Ticinosuchus is an extinct genus of suchian archosaur from the Middle Triassic (Anisian - Ladinian) of Switzerland and Italy.

Description
One of only a handful of fossil reptiles that have been found in Switzerland, Ticinosuchus (meaning "Ticino crocodile" due to its origin from the Swiss canton Ticino) was about  long, and its whole body, even the belly, was covered in thick, armoured scutes. These scutes were sometimes considered to have been staggered, alternating between several rows. However, some studies refute this claim, instead purporting that the scutes were aligned in neat rows, with a one-to-one assignment of scutes to vertebrae. The structure of the hips shows that its legs were placed under the body almost vertically. Coupled with the development of a calcaneus and a specialized ankle joint, this would have made Ticinosuchus a fast runner, unlike most earlier reptiles.
Ticinosuchus is thought to be very close to or possible even the same species that made the Cheirotherium trace fossils found in Germany. It too shows a narrow track-way, similar to that of Ticinosuchus. It is one of the most famous fossils of Besano.

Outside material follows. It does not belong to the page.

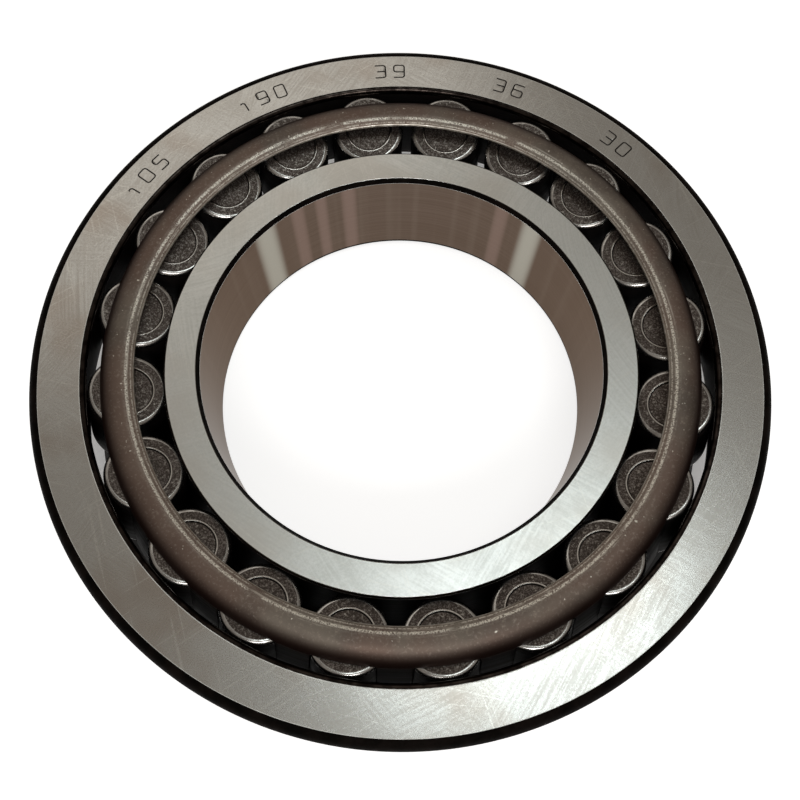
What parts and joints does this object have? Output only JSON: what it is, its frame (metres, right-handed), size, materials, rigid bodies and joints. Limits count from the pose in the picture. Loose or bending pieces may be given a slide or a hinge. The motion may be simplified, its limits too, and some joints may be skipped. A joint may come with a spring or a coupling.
{
  "type": "tapered roller bearing",
  "caption": "Single-row tapered roller bearing: outer ring, inner ring with guide rib, pressed steel cage and a full row of tapered rollers that roll when the inner ring turns.",
  "frame": {"origin": "centre of the inner ring's back face, which is the lowest face", "axes": "+Z along the bearing's axis, from the rollers' large ends to their small ends; X and Y across it"},
  "size_m": [0.19, 0.19, 0.041],
  "materials": {
    "ring_steel": "ground bearing steel faces and raceways, dark unground corners",
    "cage_steel": "satin grey-brown pressed steel with scuffed edges",
    "roller_steel": "polished tapered surface, dull granular ends"
  },
  "bodies": {
    "outer_ring": {"outer_ring": "ring_steel"},
    "inner_ring": {"inner_ring": "ring_steel"},
    "cage": {"cage": "cage_steel"},
    "roller_01": {"roller_01": "roller_steel"},
    "roller_02": {"roller_02": "roller_steel"},
    "roller_03": {"roller_03": "roller_steel"},
    "roller_04": {"roller_04": "roller_steel"},
    "roller_05": {"roller_05": "roller_steel"},
    "roller_06": {"roller_06": "roller_steel"},
    "roller_07": {"roller_07": "roller_steel"},
    "roller_08": {"roller_08": "roller_steel"},
    "roller_09": {"roller_09": "roller_steel"},
    "roller_10": {"roller_10": "roller_steel"},
    "roller_11": {"roller_11": "roller_steel"},
    "roller_12": {"roller_12": "roller_steel"},
    "roller_13": {"roller_13": "roller_steel"},
    "roller_14": {"roller_14": "roller_steel"},
    "roller_15": {"roller_15": "roller_steel"},
    "roller_16": {"roller_16": "roller_steel"},
    "roller_17": {"roller_17": "roller_steel"},
    "roller_18": {"roller_18": "roller_steel"},
    "roller_19": {"roller_19": "roller_steel"},
    "roller_20": {"roller_20": "roller_steel"}
  },
  "joints": [
    {"name": "inner_ring_spin", "type": "hinge", "parent": "outer_ring", "child": "inner_ring", "pos_m": [0, 0, 0.018], "axis": [0, 0, 1], "continuous": true},
    {"name": "cage_spin", "type": "hinge", "parent": "outer_ring", "child": "cage", "pos_m": [0, 0, 0.022], "axis": [0, 0, 1], "continuous": true},
    {"name": "roller_01_spin", "type": "hinge", "parent": "cage", "child": "roller_01", "pos_m": [0.073, 0.01292, 0.02195], "axis": [-0.2419, -0.0428, 0.9694], "continuous": true},
    {"name": "roller_02_spin", "type": "hinge", "parent": "cage", "child": "roller_02", "pos_m": [0.06543, 0.03485, 0.02195], "axis": [-0.2168, -0.1155, 0.9694], "continuous": true},
    {"name": "roller_03_spin", "type": "hinge", "parent": "cage", "child": "roller_03", "pos_m": [0.05146, 0.05336, 0.02195], "axis": [-0.1705, -0.1768, 0.9694], "continuous": true},
    {"name": "roller_04_spin", "type": "hinge", "parent": "cage", "child": "roller_04", "pos_m": [0.03245, 0.06666, 0.02195], "axis": [-0.1075, -0.2209, 0.9694], "continuous": true},
    {"name": "roller_05_spin", "type": "hinge", "parent": "cage", "child": "roller_05", "pos_m": [0.01027, 0.07342, 0.02195], "axis": [-0.034, -0.2433, 0.9694], "continuous": true},
    {"name": "roller_06_spin", "type": "hinge", "parent": "cage", "child": "roller_06", "pos_m": [-0.01292, 0.073, 0.02195], "axis": [0.0428, -0.2419, 0.9694], "continuous": true},
    {"name": "roller_07_spin", "type": "hinge", "parent": "cage", "child": "roller_07", "pos_m": [-0.03485, 0.06543, 0.02195], "axis": [0.1155, -0.2168, 0.9694], "continuous": true},
    {"name": "roller_08_spin", "type": "hinge", "parent": "cage", "child": "roller_08", "pos_m": [-0.05336, 0.05146, 0.02195], "axis": [0.1768, -0.1705, 0.9694], "continuous": true},
    {"name": "roller_09_spin", "type": "hinge", "parent": "cage", "child": "roller_09", "pos_m": [-0.06666, 0.03245, 0.02195], "axis": [0.2209, -0.1075, 0.9694], "continuous": true},
    {"name": "roller_10_spin", "type": "hinge", "parent": "cage", "child": "roller_10", "pos_m": [-0.07342, 0.01027, 0.02195], "axis": [0.2433, -0.034, 0.9694], "continuous": true},
    {"name": "roller_11_spin", "type": "hinge", "parent": "cage", "child": "roller_11", "pos_m": [-0.073, -0.01292, 0.02195], "axis": [0.2419, 0.0428, 0.9694], "continuous": true},
    {"name": "roller_12_spin", "type": "hinge", "parent": "cage", "child": "roller_12", "pos_m": [-0.06543, -0.03485, 0.02195], "axis": [0.2168, 0.1155, 0.9694], "continuous": true},
    {"name": "roller_13_spin", "type": "hinge", "parent": "cage", "child": "roller_13", "pos_m": [-0.05146, -0.05336, 0.02195], "axis": [0.1705, 0.1768, 0.9694], "continuous": true},
    {"name": "roller_14_spin", "type": "hinge", "parent": "cage", "child": "roller_14", "pos_m": [-0.03245, -0.06666, 0.02195], "axis": [0.1075, 0.2209, 0.9694], "continuous": true},
    {"name": "roller_15_spin", "type": "hinge", "parent": "cage", "child": "roller_15", "pos_m": [-0.01027, -0.07342, 0.02195], "axis": [0.034, 0.2433, 0.9694], "continuous": true},
    {"name": "roller_16_spin", "type": "hinge", "parent": "cage", "child": "roller_16", "pos_m": [0.01292, -0.073, 0.02195], "axis": [-0.0428, 0.2419, 0.9694], "continuous": true},
    {"name": "roller_17_spin", "type": "hinge", "parent": "cage", "child": "roller_17", "pos_m": [0.03485, -0.06543, 0.02195], "axis": [-0.1155, 0.2168, 0.9694], "continuous": true},
    {"name": "roller_18_spin", "type": "hinge", "parent": "cage", "child": "roller_18", "pos_m": [0.05336, -0.05146, 0.02195], "axis": [-0.1768, 0.1705, 0.9694], "continuous": true},
    {"name": "roller_19_spin", "type": "hinge", "parent": "cage", "child": "roller_19", "pos_m": [0.06666, -0.03245, 0.02195], "axis": [-0.2209, 0.1075, 0.9694], "continuous": true},
    {"name": "roller_20_spin", "type": "hinge", "parent": "cage", "child": "roller_20", "pos_m": [0.07342, -0.01027, 0.02195], "axis": [-0.2433, 0.034, 0.9694], "continuous": true}
  ],
  "couplings": [
    {"joint": "cage_spin", "follows": "inner_ring_spin", "ratio": 0.43282},
    {"joint": "roller_01_spin", "follows": "inner_ring_spin", "ratio": -3.5423},
    {"joint": "roller_02_spin", "follows": "inner_ring_spin", "ratio": -3.5423},
    {"joint": "roller_03_spin", "follows": "inner_ring_spin", "ratio": -3.5423},
    {"joint": "roller_04_spin", "follows": "inner_ring_spin", "ratio": -3.5423},
    {"joint": "roller_05_spin", "follows": "inner_ring_spin", "ratio": -3.5423},
    {"joint": "roller_06_spin", "follows": "inner_ring_spin", "ratio": -3.5423},
    {"joint": "roller_07_spin", "follows": "inner_ring_spin", "ratio": -3.5423},
    {"joint": "roller_08_spin", "follows": "inner_ring_spin", "ratio": -3.5423},
    {"joint": "roller_09_spin", "follows": "inner_ring_spin", "ratio": -3.5423},
    {"joint": "roller_10_spin", "follows": "inner_ring_spin", "ratio": -3.5423},
    {"joint": "roller_11_spin", "follows": "inner_ring_spin", "ratio": -3.5423},
    {"joint": "roller_12_spin", "follows": "inner_ring_spin", "ratio": -3.5423},
    {"joint": "roller_13_spin", "follows": "inner_ring_spin", "ratio": -3.5423},
    {"joint": "roller_14_spin", "follows": "inner_ring_spin", "ratio": -3.5423},
    {"joint": "roller_15_spin", "follows": "inner_ring_spin", "ratio": -3.5423},
    {"joint": "roller_16_spin", "follows": "inner_ring_spin", "ratio": -3.5423},
    {"joint": "roller_17_spin", "follows": "inner_ring_spin", "ratio": -3.5423},
    {"joint": "roller_18_spin", "follows": "inner_ring_spin", "ratio": -3.5423},
    {"joint": "roller_19_spin", "follows": "inner_ring_spin", "ratio": -3.5423},
    {"joint": "roller_20_spin", "follows": "inner_ring_spin", "ratio": -3.5423}
  ]
}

Fish scales have been preserved in the abdomen of the specimen. This was likely indicative of a piscivorous diet. Ticinosuchus shares many similarities with paracrocodylomorphs, such as certain adaptations of the ischium and possibly (but not certainly) hyposphene-hypantrum articulations.

References

 Krebs, B. (1965). Ticinosuchus ferox nov. gen. nov. sp. Ein neuer Pseudosuchier aus der Trias des Monte San Giorgio. Neues Jahrbuch fur Geologie und Paläontology, Abhandlungen 81: 1–140.
 Sill, W.D. (1974). The anatomy of Saurosuchus galilei and the relationships of the rauisuchid thecodonts. Bulletin of the Museum of Comparative Zoology 146: 317–362.